OpenAI has been awarded a $200 million contract to provide the US Defense Department with artificial intelligence tools.
The one-year contract will see the generative AI firm “develop prototype frontier AI capabilities to address critical national security challenges in both warfighting and enterprise domains.”
The contract appears separate from a December partnership between OpenAI and defense contractor Anduril.
OpenAI “supports U.S.-led efforts to ensure the technology upholds democratic values,” Sam Altman, the company’s CEO, said at the time.

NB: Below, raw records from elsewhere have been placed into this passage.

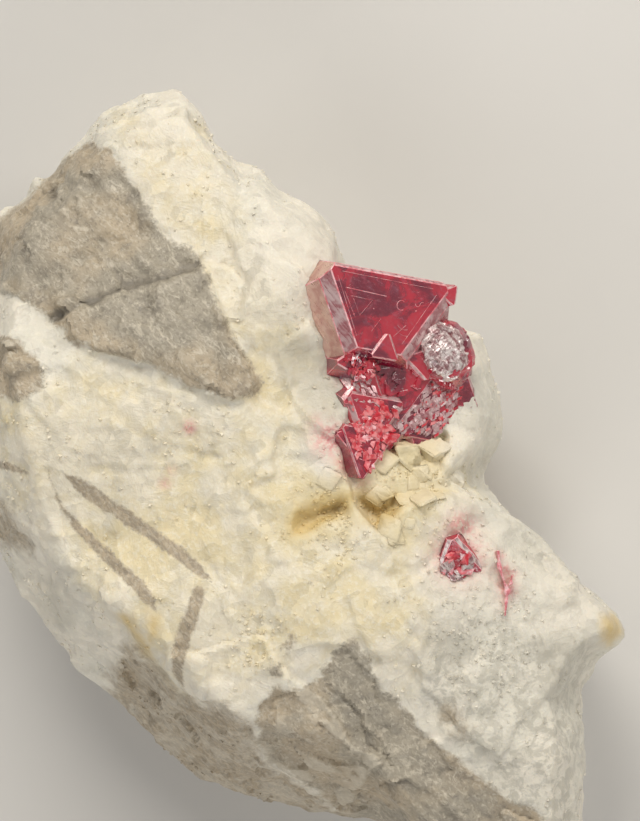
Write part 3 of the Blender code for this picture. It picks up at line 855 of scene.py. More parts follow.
# %% Crystal helper
GROUP_CENTRE = (8.1, 15.9, 28.3)
GROUP_NORMAL = (0.42, -0.02, 0.907)
GROUP_EDGE = (0.989, -0.150, 0.0)
SHALLOW_FORM = 46.6
STEEP_FORM = 69.3
UPPER_FORM = 87.0
CORNER_FORM = 90.0
CORNER_CUT = 1.88
# Finishes of a plate's faces, by their material slots. Slot 0, which the other faces keep, is the clear one;
# slots 2 and 3 take painted reflections, a mauve sheen and a warm one.
BRUISED, PAINTED_MAUVE_SLOT, PAINTED_WARM_SLOT = 1, 2, 3


def cut_by(bm, normal, distance):
    """Cuts away what lies past a plane and closes the cut."""
    geometry = bm.verts[:] + bm.edges[:] + bm.faces[:]
    cut = bmesh.ops.bisect_plane(
        bm, geom=geometry, dist=1e-6, plane_co=normal * distance, plane_no=normal, clear_outer=True
    )
    edges = [e for e in cut["geom_cut"] if isinstance(e, bmesh.types.BMEdge)]
    if edges:
        bmesh.ops.contextual_create(bm, geom=edges)


def form_normal(azimuth, slope):
    a, s = math.radians(azimuth), math.radians(slope)
    return Vector((math.sin(s) * math.cos(a), math.sin(s) * math.sin(a), math.cos(s)))


def plate_shape(inner_radius, thickness, bevels, grow=0.0, right_strip=0.0):
    """A trigonal plate with its triangle face at z = 0 and its edges facing up, lower left, lower right."""
    bm = bmesh.new()
    bmesh.ops.create_cube(bm, size=80.0)
    cut_by(bm, Vector((0, 0, 1)), grow)
    cut_by(bm, Vector((0, 0, -1)), thickness + grow)
    for azimuth, depth in zip((90, 210, 330), bevels):
        outward = Vector((math.cos(math.radians(azimuth)), math.sin(math.radians(azimuth)), 0))
        edge = outward * (inner_radius + (right_strip if azimuth == 330 else 0.0))
        shallow = form_normal(azimuth, SHALLOW_FORM)
        cut_by(bm, shallow, edge.dot(shallow) + grow)
        lower = edge + outward * depth / math.tan(math.radians(SHALLOW_FORM)) - Vector((0, 0, depth))
        steep = form_normal(azimuth, UPPER_FORM if azimuth == 90 else STEEP_FORM)
        cut_by(bm, steep, lower.dot(steep) + grow)
    for azimuth in (30, 150, 270):
        cut_by(bm, form_normal(azimuth, CORNER_FORM), inner_radius * CORNER_CUT + grow)
    return bm


def finish_faces(bm, painted_reflection_flank=False):
    """The shallow forms get the painted mauve sheen, and the large plate's left flank the painted warm
    reflection.
    """
    bmesh.ops.recalc_face_normals(bm, faces=bm.faces)
    for face in bm.faces:
        slope = math.degrees(math.acos(max(-1.0, min(1.0, face.normal.z))))
        if 20 < slope < SHALLOW_FORM + 4:
            face.material_index = PAINTED_MAUVE_SLOT
        elif painted_reflection_flank and slope > STEEP_FORM - 4 and face.normal.x < -0.3:
            face.material_index = PAINTED_WARM_SLOT


def group_axes():
    """The turn from the crystal group's own axes to the frame's."""
    w = Vector(GROUP_NORMAL).normalized()
    u = Vector(GROUP_EDGE)
    u = (u - w * u.dot(w)).normalized()
    v = w.cross(u)
    return Matrix((u, v, w)).transposed().to_4x4()


GROUP_PLACE = Matrix.Translation(GROUP_CENTRE) @ group_axes()


def break_edges(bm, width):
    """Breaks every sharp edge by a narrow flat, which takes the bruised finish."""
    sharp = [e for e in bm.edges if len(e.link_faces) == 2 and e.calc_face_angle() > math.radians(12)]
    bmesh.ops.bevel(
        bm,
        geom=sharp,
        offset=width,
        offset_type="OFFSET",
        segments=1,
        profile=0.5,
        affect="EDGES",
        clamp_overlap=True,
        material=BRUISED,
    )


# %% [markdown]
# ## The cinnabar finishes
# Cinnabar has one of the highest refractive indices of any mineral, near 2.9, so even a clean face shines
# like a diamond's, and the light that goes in comes back wine red. The clear finish is see-through:
# transmission, a plain index of refraction and a plain red absorption inside, with lilac veils that are a
# painted reflection haze. Bruised edges scatter light and look pinkish. The mauve sheen on steps and low
# faces, the warm sheen on the large plate's left flank and the silver of striated faces are painted
# reflections: colour that stands for what those faces mirror.

# %% Cinnabar
CINNABAR_IOR = 2.7


def absorbing(tree, density):
    inside = add(tree, "ShaderNodeVolumeAbsorption", {"Color": (0.85, 0.05, 0.10, 1.0), "Density": density})
    tree.links.new(inside.outputs["Volume"], tree.nodes["Material Output"].inputs["Volume"])


def clear_cinnabar():
    material, tree, shader = new_finish("cinnabar")
    place = object_place(tree)
    clouds = noise(tree, place, 3.0, 3.0, 0.6, 0.8)
    flecks = noise(tree, place, 0.45, 5.0, 0.65, 1.2)
    # Lilac veils over the red are a painted reflection haze.
    painted_haze = noise(tree, turned_place(tree, place, math.radians(35), (0.35, 1.0, 1.0)), 0.5, 4.0, 0.6, 1.0)
    cloudy = ramp_between(tree, clouds, 0.40, 0.60)
    deep = mix_colour(tree, cloudy, (0.25, 0.004, 0.038), (0.74, 0.016, 0.055))
    deep = mix_colour(tree, ramp_between(tree, flecks, 0.54, 0.70, 0.0, 0.55), deep, (0.62, 0.08, 0.15))
    colour = mix_colour(tree, ramp_between(tree, painted_haze, 0.56, 0.72, 0.0, 0.45), deep, (0.48, 0.20, 0.29))
    tree.links.new(colour, shader.inputs["Base Color"])
    tree.links.new(ramp_between(tree, flecks, 0.35, 0.75, 0.05, 0.20), shader.inputs["Roughness"])
    shader.inputs["IOR"].default_value = CINNABAR_IOR
    shader.inputs["Transmission Weight"].default_value = 0.35
    relief = add(tree, "ShaderNodeBump", {"Strength": 0.35, "Distance": 0.00006, "Height": flecks})
    tree.links.new(relief.outputs["Normal"], shader.inputs["Normal"])
    absorbing(tree, 380.0)
    return material


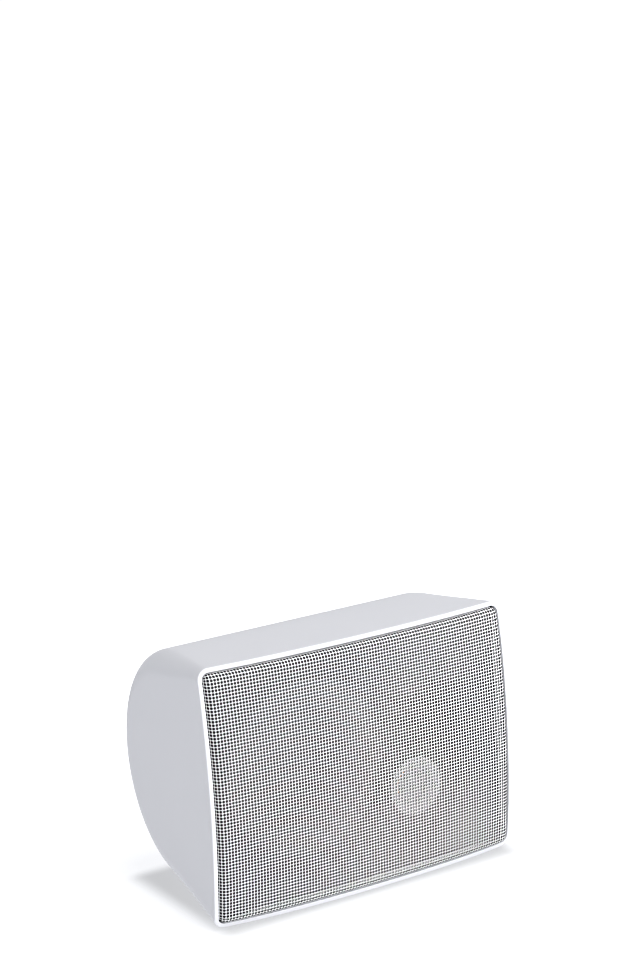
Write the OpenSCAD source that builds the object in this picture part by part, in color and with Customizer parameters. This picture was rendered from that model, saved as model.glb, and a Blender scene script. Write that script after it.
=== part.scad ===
// Two-way wall speaker: moulded D-section cabinet with a bowed, perforated front grille.
// The frame is the cabinet's own: the front faces -Y and stands upright, +X is its right
// side seen from the front, and the origin is the middle of the rear mounting pad.

/* [Cabinet] */
// Width over the front rim
front_w = 266; // [230:1:300]
// Height over the front rim
front_h = 200; // [180:1:220]
// Depth from the grille's crown to the rearmost line of the curved back
body_depth = 173; // [150:1:200]
// Wall thickness of the moulding
wall = 3; // [2.5:0.1:4]
// Draw-in of each side for each millimetre of depth
side_taper = 0.08; // [0:0.01:0.1]
// Fall of the top face towards the back, for each millimetre of depth
top_slope = 0.091; // [0.04:0.001:0.14]
// Angle at which the bottom face rises towards the back
bottom_rise = 8.8; // [4:0.1:14]
// Height of the rearmost line above the middle of the front
back_line_z = 0.8; // [-8:0.1:12]
// Radius of the rim's outer corners
rim_corner_r = 9; // [8:0.5:12]
// Radius that the long edges grow to at the back
back_edge_r = 17; // [12:1:24]
// Amount by which the rim flares out past the side panels
rim_flare = 1.2; // [0:0.1:2]
// Depth of the side flare at the top of the rim
flare_len_top = 12; // [8:1:18]
// Depth of the side flare at the bottom of the rim
flare_len_bottom = 4; // [3:1:8]

/* [Front bow] */
// Fall of the front from the middle to each side
bow_across = 4.3; // [2:0.1:6]
// Fall of the front from the middle to the top and bottom
bow_up = 3.5; // [2:0.1:5]
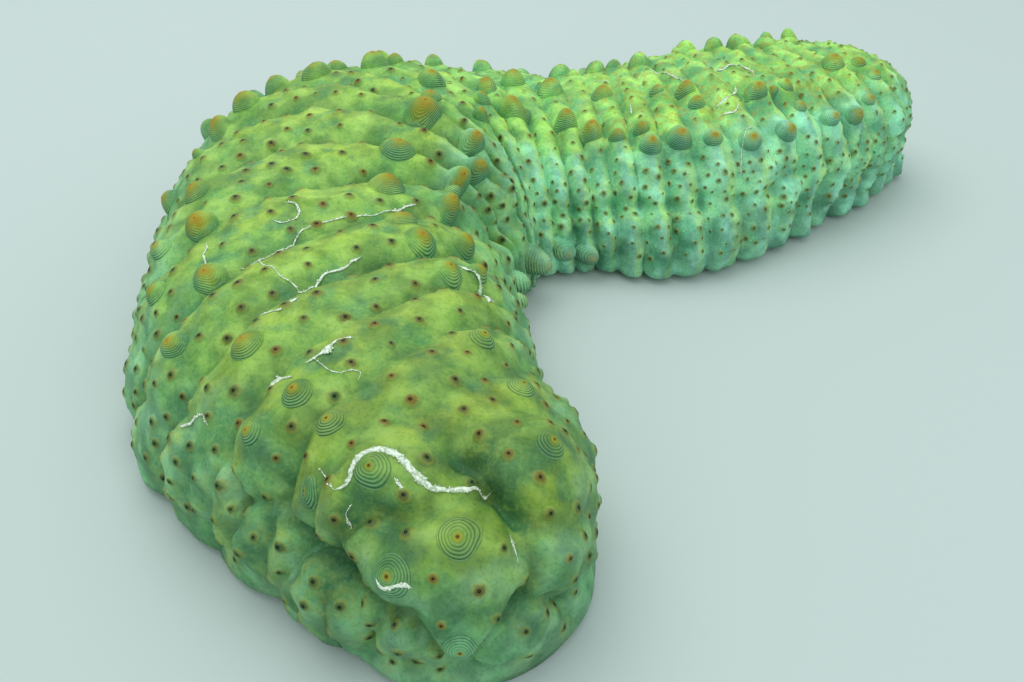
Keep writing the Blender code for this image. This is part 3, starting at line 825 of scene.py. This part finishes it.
@dataclass
class SpotPlan:
    """Where the papillae, the flank feet and the podia stand."""

    form: BodyForm
    row_seed: int = 7
    feet_at: tuple = (
        (101, 0.045, 6.0, 4.0), (114, 0.05, 8.5, 6.5), (190, 0.05, 11.0, 8.5), (246, 0.05, 8.5, 5.0),
        (259, 0.035, 7.5, 4.0),
    )
    podium_seed: int = 31
    podium_draws: int = 14000
    podium_width: float = 3.0
    podium_height: float = 0.6
    podium_gaps: tuple = ((0, 5.8), (50, 6.8), (150, 6.4), (190, 5.6), (250, 4.8), (394, 4.4))
    flank_gap_share: tuple = ((0, 0.80), (130, 0.70), (200, 0.60), (255, 0.56), (394, 0.56))

    def middle(self, spots: list) -> np.ndarray:
        """Each spot's place on the smooth body."""
        form = self.form
        station = np.array([spot.station for spot in spots])
        girth = np.array([spot.girth for spot in spots])
        along = np.clip(station + form.lag(station, girth), 0.02, form.length - 0.02)
        return form.smooth(along, girth)[0]

    def settled(self, station: float, girth: float, width: float, height: float) -> Spot:
        """A papilla moved a little along the body, onto the crest of its fold."""
        plan, reach = self.form.plan, self.form.plan.settle_reach
        shifts = np.linspace(-reach, reach, 17) * (station > plan.crests[3])
        crest = self.form.skin(station + shifts, girth)["crest"]
        shift = shifts[np.argmax(crest - 0.3 * (shifts / reach) ** 2)]
        _, wider, taller = (np.interp(station, *zip(*[(row[0], row[i]) for row in plan.papilla_scales]))
                            for i in range(3))
        return Spot(station + shift, girth, width * wider, height * taller)

    def room(self, one: Spot, spots: list) -> float:
        """The room round a spot, as a share of what it and its neighbours need."""
        if not spots:
            return 1.0
        gaps = np.linalg.norm(self.middle(spots) - self.middle([one]), axis=1)
        return min(gaps / [(one.width + other.width) * 0.44 for other in spots])

    def papillae(self) -> list:
        """The large papillae, each at its own place, and along rows on the far flank."""
        form, plan = self.form, self.form.plan
        draw = np.random.RandomState(self.row_seed)
        stations, widths, heights = zip(*plan.papilla_sizes)

        def spot(station: float, girth: float, most: float) -> Spot:
            size = draw.uniform(0.9, 1.12)
            width = min(np.interp(station, stations, widths) * size, most)
            return Spot(station, girth, width, np.interp(station, stations, heights) * size)

        spots = []
        for place in plan.papillae:
            one = self.settled(*place)
            if self.room(one, spots) < 1:
                one = replace(one, station=place[0])
            fit = min(self.room(one, spots), 1.0)
            spots.append(replace(one, width=one.width * fit, height=one.height * fit))
        borders = np.concatenate([[0], plan.crests])
        for row in plan.rows:
            for fold in range(len(plan.crests) - 1):
                station = plan.crests[fold]
                if not row[0][0] <= station <= row[-1][0]:
                    continue
                girth = np.interp(station, *zip(*row))
                sides = np.interp((fold - 0.5, fold + 0.5), range(-1, len(plan.crests)), borders)
                sides = sides + form.lag(sides, np.full(2, girth))
                pitch = np.linalg.norm(np.diff(form.smooth(sides, np.full(2, girth))[0], axis=0))
                one = spot(station + draw.uniform(-1.2, 1.2), girth + draw.uniform(-0.014, 0.014), 1.15 * pitch)
                if self.room(one, spots) > 1:
                    spots.append(one)
        return spots

    def feet(self) -> list:
        """Ringed grey feet where folds of the right flank end."""
        return [Spot(*place, Knob.FOOT) for place in self.feet_at]

    def podia(self, taken: list) -> list:
        """Small sunken podia scattered apart from each other and from the knobs."""
        form, draw = self.form, np.random.RandomState(self.podium_seed)
        station = draw.uniform(0.5, form.length - 0.5, self.podium_draws)
        girth = draw.uniform(0.03, 0.97, self.podium_draws)
        sizes = draw.uniform(0.72, 1.15, self.podium_draws) ** np.interp(station, (200, 260), (1.0, 1.9))
        sizes = sizes * np.interp(station, (0, 45, 80, 170, 250, 394), (1.18, 1.24, 1.32, 1.25, 0.82, 0.76))
        read = form.skin(station, girth)
        points, crest = form.smooth(read["along"], girth)[0], read["crest"]
        gaps = np.interp(station, *zip(*self.podium_gaps))
        flank = soft_step((0.18, 0.32), np.abs(girth - 0.5))
        gaps = gaps * (1 + flank * (np.interp(station, *zip(*self.flank_gap_share)) - 1))
        others = self.middle(taken)
        reach = np.array([spot.width for spot in taken]) * 0.66 + 1.2
        open_place = (np.linalg.norm(points[:, None] - others, axis=2) > reach).all(1) & (crest > 0.35)
        kept = np.zeros((0, 3))
        spots = []
        for i in np.nonzero(open_place)[0]:
            if len(kept) and np.linalg.norm(kept - points[i], axis=1).min() < gaps[i]:
                continue
            kept = np.vstack([kept, points[i]])
            width, height = self.podium_width * sizes[i], self.podium_height * sizes[i]
            spots.append(Spot(station[i], girth[i], width, height, Knob.PODIUM))
        return spots

    def bumps(self, spots: list) -> np.ndarray:
        """Soft mounds that the knobs stand on: place, radius and height."""
        grow = {Knob.PAPILLA: (0.95, 1.3), Knob.FOOT: (0.9, 0.8), Knob.PODIUM: (1.5, 0.8)}
        rows = [(spot.width * grow[spot.kind][0], grow[spot.kind][1]) for spot in spots]
        return np.hstack([self.middle(spots), rows])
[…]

“Our partnership with Anduril will help ensure OpenAI technology protects US military personnel, and will help the national security community understand and responsibly use this technology to keep our citizens safe and free.”
OpenAI rival Anthropic also signed a similar contract with Palantir not long after.
This month Kevin Weil, chief product officer of OpenAI, and Bob McGrew, advisor at Thinking Machines Lab and former chief research officer of OpenAI, were sworn in as military reservists as part of a new group aimed at bridging the Silicon Valley-Pentagon divide.
With this contract, issued through the DoD’s Chief Digital and Artificial Intelligence Office, OpenAI said that it has launched the ‘OpenAI for Government’ initiative – not to be confused with ‘OpenAI for Countries,’ the international Stargate effort.
“This contract, with a $200m ceiling, will bring OpenAI’s industry-leading expertise to help the Defense Department identify and prototype how frontier AI can transform its administrative operations, from improving how service members and their families get health care, to streamlining how they look at program and acquisition data, to supporting proactive cyber defense,” the company said in a blog post.
“All use cases must be consistent with OpenAI’s usage policies and guidelines.”
Back in 2024, OpenAI quietly removed language in its usage policy that banned “activity that has high risk of physical harm, including… weapons development… and military and warfare.”